Flying to Denver on Saturday, he thought he would attend one or more of the memorial services scheduled this week for the 10th anniversary of the shootings, but he didn’t have firm plans set.
“Last year I didn’t do anything that special,” he said. “I don’t usually do a whole lot. I usually just try to think about the people that died. I think about what happened.”
Maintaining occasional contact with some of his former classmates—“mainly through Facebook”—Castaldo noted that the students have moved forward with their lives and so has he.
He credits the initial outpouring of community support and the empathy he still receives when people learn his injuries happened as a result of Columbine, for contributing to his healing.
“It’s very meaningful to me,” he said. “Having peoples’ prayers and concerns for me and the other victims … it just helps. People are pretty supportive.”
The New York-based Columbus Citizens Foundation funded his sound engineering education. Denver’s Freedom Service Dogs provided him with a new assist dog this week to replace the one that died recently.
“They’re cool,” he said, referring to the aid he’s received from both organizations.
A year after the shootings, Castaldo expressed no anger or hatred toward the shooters. Today, there is still no trace of resentment.

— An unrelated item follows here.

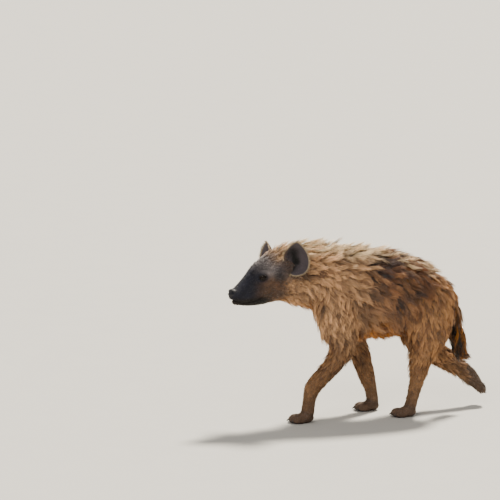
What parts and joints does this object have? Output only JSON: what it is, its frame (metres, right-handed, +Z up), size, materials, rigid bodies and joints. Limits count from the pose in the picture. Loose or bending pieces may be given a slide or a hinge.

“The people that shot me, I think they really were teased,” he said, referring to reports that the perpetrators were bullied. “I don’t think that’s an excuse but I think it fed into their anger. It doesn’t justify what they did.
“I was teased in school, too,” he added. “It’s not a Christian thing to do. I think people should be more aware of that. If they see people being teased, hopefully, it will be taken seriously because I think it’s a problem.”
Gentle, quiet and with a mop of dark, curly hair, Castaldo reflected on whether society has learned anything in the decade since the deadliest shooting at an American high school.
“Obviously we haven’t learned anything at all because it keeps happening,” he said. “That’s not a good sign.”
Michalik, a homemaker and longtime parishioner at St. Louis Church in Englewood, agrees.
“It makes me sad that here it is 10 years later and there are still shootings,” she said, mentioning the attack at Platte Canyon High School in Bailey, Colo., in September 2006; the shooting at West Nickel Mines, an Amish school in Pennsylvania the following month; and the worst school shooting in the United States, Virginia Polytech Institute and State University in Blacksburgh, Va., in April 2007.
“I don’t understand why we don’t have more common-sense gun control,” Michalik said. “So I guess we’ve failed in that respect.”
In 2002 Castaldo participated in the Michael Moore documentary “Bowling for Columbine,” which explores the role of violence and guns in the United States and in the Columbine massacre.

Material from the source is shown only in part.